To do: Copy out each line that has "bodies" in it.

# # # # # # #

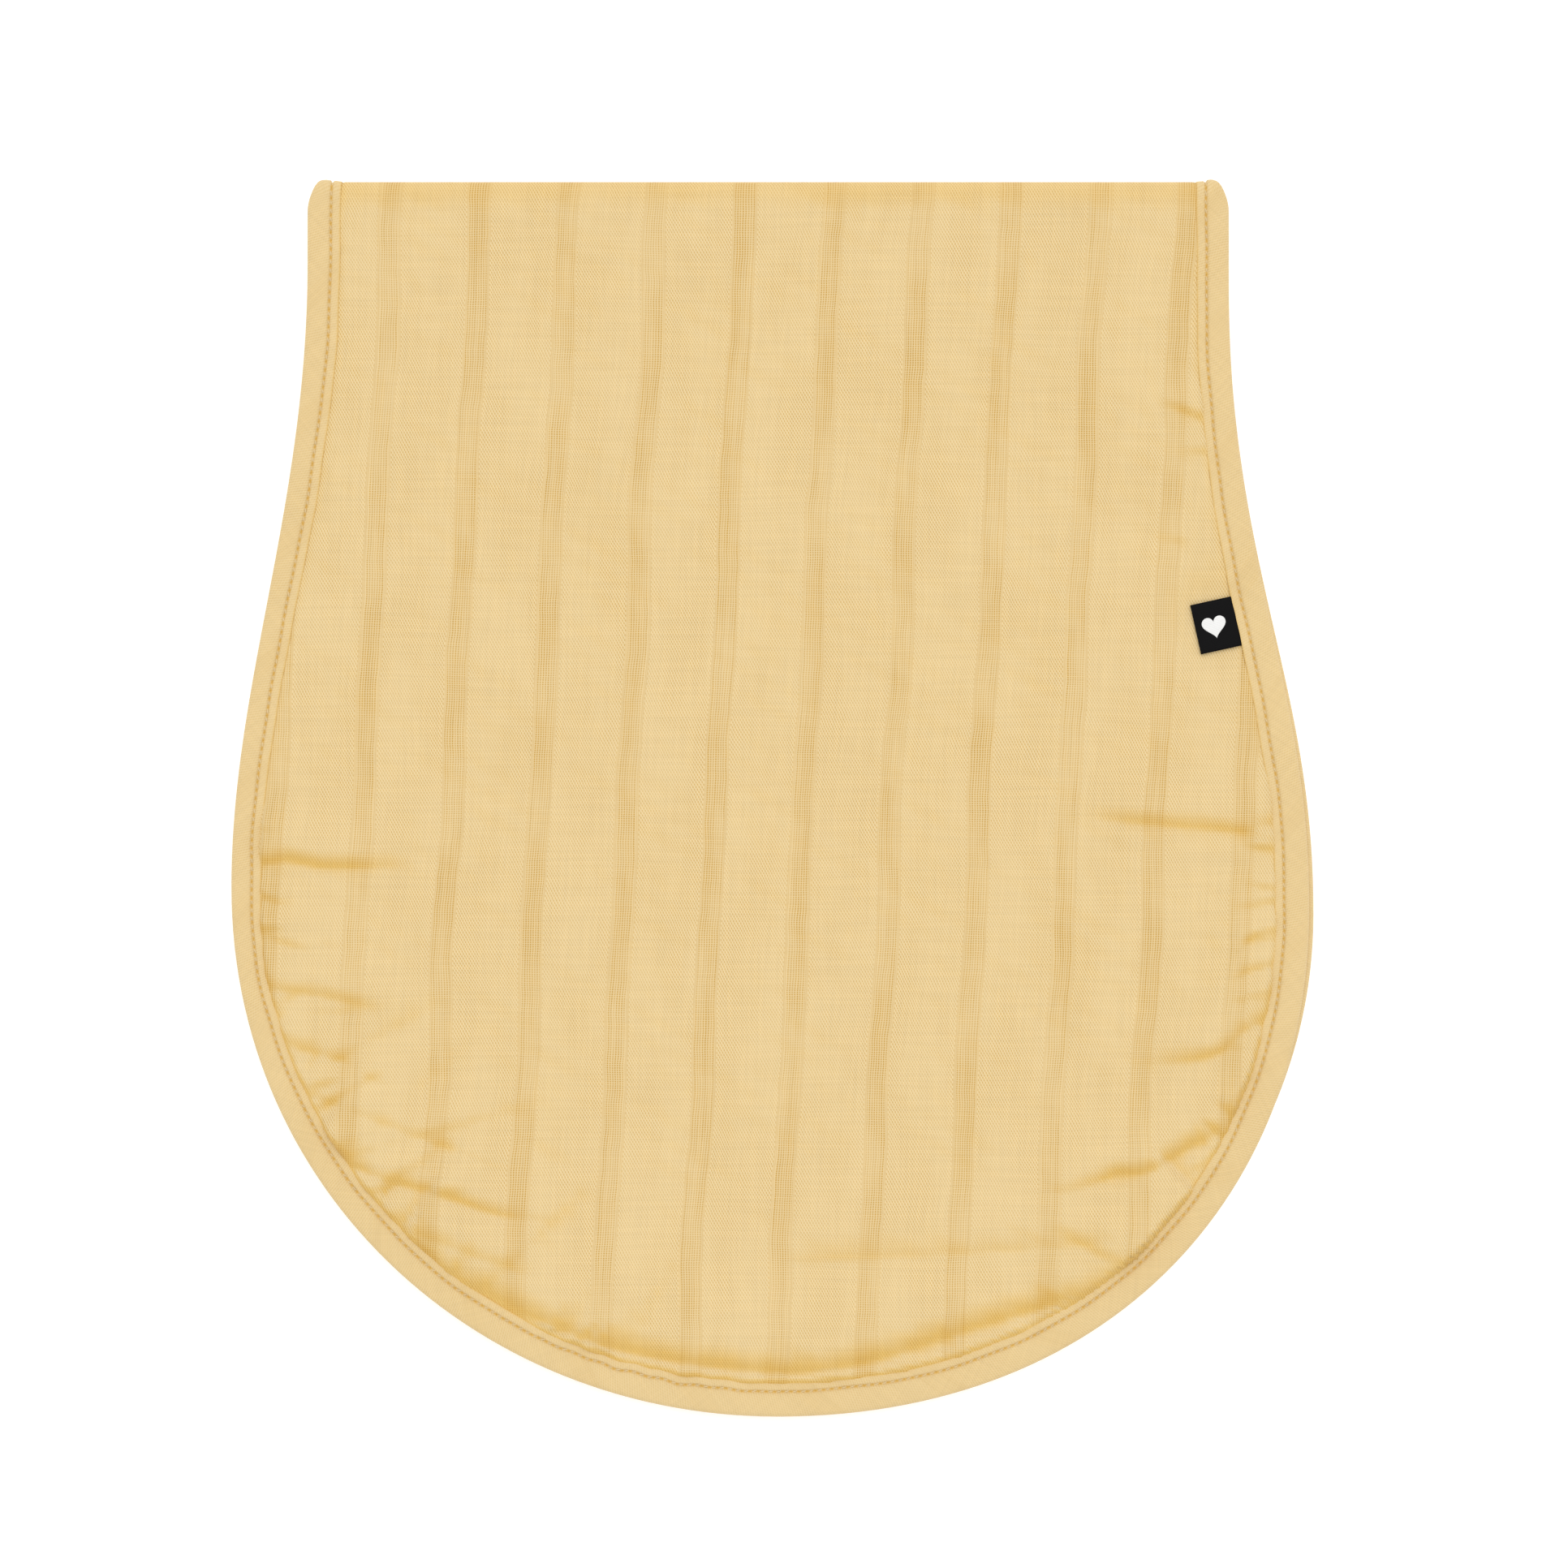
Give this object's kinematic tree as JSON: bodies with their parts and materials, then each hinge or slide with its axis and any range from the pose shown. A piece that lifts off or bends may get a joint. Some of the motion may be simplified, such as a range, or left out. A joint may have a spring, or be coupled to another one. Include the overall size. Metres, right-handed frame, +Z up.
{
  "type": "burp cloth",
  "caption": "Contoured muslin burp cloth, folded in half at its narrow waist, with a stitched bias binding round its edge and a small side label.",
  "frame": {"origin": "Under the middle of the folded cloth's box, on the surface that it lies on.", "axes": "+Z up, off the surface; +Y along the cloth from its round end towards the fold; +X to the right as seen from above."},
  "size_m": [0.2675, 0.3056, 0.0073],
  "materials": {
    "muslin_face": "soft woven muslin, dense stripes and open gauze stripes",
    "muslin_core": "soft woven muslin",
    "muslin_reverse": "soft woven muslin, dense stripes and open gauze stripes",
    "bias_binding": "bias-cut fine twill tape",
    "needle_thread": "spun sewing thread",
    "bobbin_thread": "spun sewing thread",
    "side_label": "black damask-woven label with a small plain white motif",
    "care_label": "white satin label, blank"
  },
  "bodies": {
    "lower_half": {"lower_outer_ply": "muslin_face", "lower_core_ply": "muslin_core", "lower_inner_ply": "muslin_reverse", "lower_binding": "bias_binding", "lower_needle_thread": "needle_thread", "lower_bobbin_thread": "bobbin_thread"},
    "fold_band": {"fold_outer_ply": "muslin_face", "fold_core_ply": "muslin_core", "fold_inner_ply": "muslin_reverse", "fold_binding_left": "bias_binding", "fold_binding_right": "bias_binding", "fold_needle_thread_left": "needle_thread", "fold_needle_thread_right": "needle_thread", "fold_bobbin_thread_left": "bobbin_thread", "fold_bobbin_thread_right": "bobbin_thread"},
    "upper_half": {"upper_outer_ply": "muslin_face", "upper_core_ply": "muslin_core", "upper_inner_ply": "muslin_reverse", "upper_binding": "bias_binding", "upper_needle_thread": "needle_thread", "upper_bobbin_thread": "bobbin_thread", "care_label": "care_label"},
    "side_label": {"side_label": "side_label"}
  },
  "joints": [
    {"name": "fold_lower_hinge", "type": "hinge", "parent": "lower_half", "child": "fold_band", "pos_m": [0, 0.15059, 0.00216], "axis": [-1, 0, 0], "range_deg": [0, 90], "deforming": ["fold_outer_ply", "fold_core_ply", "fold_inner_ply", "fold_binding_left", "fold_binding_right", "fold_needle_thread_left", "fold_needle_thread_right", "fold_bobbin_thread_left", "fold_bobbin_thread_right"]},
    {"name": "fold_upper_hinge", "type": "hinge", "parent": "fold_band", "child": "upper_half", "pos_m": [0, 0.15059, 0.00514], "axis": [-1, 0, 0], "range_deg": [0, 90]},
    {"name": "side_label_flap", "type": "hinge", "parent": "upper_half", "child": "side_label", "pos_m": [0.11313, 0.0434, 0.0073], "axis": [-0.2164, 0.9763, 0], "range_deg": [0, 150]}
  ],
  "couplings": [
    {"joint": "fold_lower_hinge", "follows": "fold_upper_hinge", "ratio": 1}
  ]
}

# # # # # # #

Complete response:
Give this object's kinematic tree as JSON: bodies with their parts and materials, then each hinge or slide with its axis and any range from the pose shown. A piece that lifts off or bends may get a joint. Some of the motion may be simplified, such as a range, or left out. A joint may have a spring, or be coupled to another one. Include the overall size. Metres, right-handed frame, +Z up.
  "bodies": {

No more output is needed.